Wahrnehmen; in sich hinein
hören; bewusst werden - dazu wollen wir mit dieser Ausstellung
hier in unserer Kirche einen Beitrag leisten; nicht umsonst trägt
sie den Titel "Ich - Schatten"; nicht umsonst sind die Skulpturen
und Bilder im Laufe von 2 Jahren in der Auseinander-setzung, im Ringen
mit dem eigenen Selbst entstanden. Aber wir wollen dies ganz bewusst
nicht mit erhobenem Zeigefinger tun; es geht uns nicht um einzelne Verfehlungen
und deren Verwerflichkeit, sondern um eine ganzheitliche Sicht menschlicher
Existenz, um Impulse zu ganzheitlicherem Erkennen des eigenen Selbst.

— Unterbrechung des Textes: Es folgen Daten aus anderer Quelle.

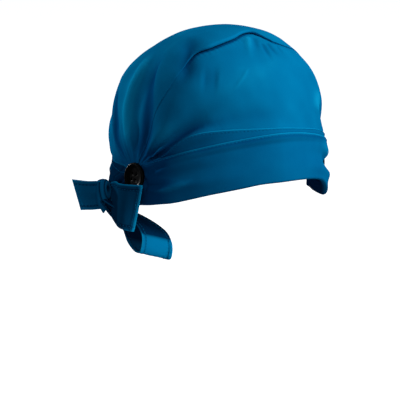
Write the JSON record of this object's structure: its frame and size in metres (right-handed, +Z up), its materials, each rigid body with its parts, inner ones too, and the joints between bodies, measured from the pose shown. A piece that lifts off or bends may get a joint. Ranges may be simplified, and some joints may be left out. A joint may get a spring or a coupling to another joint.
{
  "type": "scrub cap",
  "caption": "Cloth surgical cap with a gathered bag crown, front panel, deep turned band, side buttons and a ribbon tied in a half bow behind the ear.",
  "frame": {"origin": "middle of the head opening, level with the lower edge of the band beside the ears", "axes": "+X towards the wearer's left, -Y towards the forehead, +Z up through the crown"},
  "size_m": [0.2112, 0.2108, 0.1882],
  "materials": {
    "cap_cloth": "closely woven cotton blend with a soft sheen",
    "ribbon_cloth": "folded and edge-stitched tie of the same cloth",
    "button_plastic": "polished black resin"
  },
  "bodies": {
    "root": {"crown_front": "cap_cloth", "crown_back": "cap_cloth", "headband": "cap_cloth", "strap_back": "ribbon_cloth", "knot": "ribbon_cloth", "tail_back": "ribbon_cloth", "tail_front": "ribbon_cloth", "bow_loop": "ribbon_cloth", "button_right": "button_plastic", "button_left": "button_plastic"}
  },
  "joints": []
}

Welche Sprache wäre da geeigneter als die Sprache der Kunst, die
alle Sinne des Menschen anspricht, die sinnlich Kopf und Herz, Verstand
und Gemüt, Geist und Seele berührt? 7 Bilder und Skulpturen
- keine trockene Theorie, sondern erfahrbare Anschauung, die uns die
eigene Existenz erschließt. Und dass es dabei nicht todernst zugehen
muss, werden Sie beim Betrachten bemerken; in der eindeutigen Art der
Darstellung, in der bewussten Überzeichnung dieser 7 Schatten-Eigenschaften
von uns Menschen enthalten die Kunstwerke auch etwas Humoreskes, was
einem so manches Schmunzeln entlockt. Wahre Selbsterkenntnis ist ohne
Humor nicht möglich - er kann uns die nötige Distanz geben,
uns ohne innere Abwehrhaltungen uns selbst zu stellen; und oft genug
schmunzelt in uns nicht das eigene Ich, sondern sein verborgener Bruder,
der Schatten.
In diesem Sinn wünsche ich uns allen heute Abend aufschlussreiche
Begegnungen mit den Kunstwerken, miteinander und in alledem mit uns
selbst.
Zitate aus:
Connie Zweig und Jeremiah Abrams (Hrsg.), Die Schattenseite der Seele.
Wie man die dunklen Bereiche unserer Psyche ans Licht holt und in die
Persönlichkeit integriert, Bern 1993, S.12 und S. 158.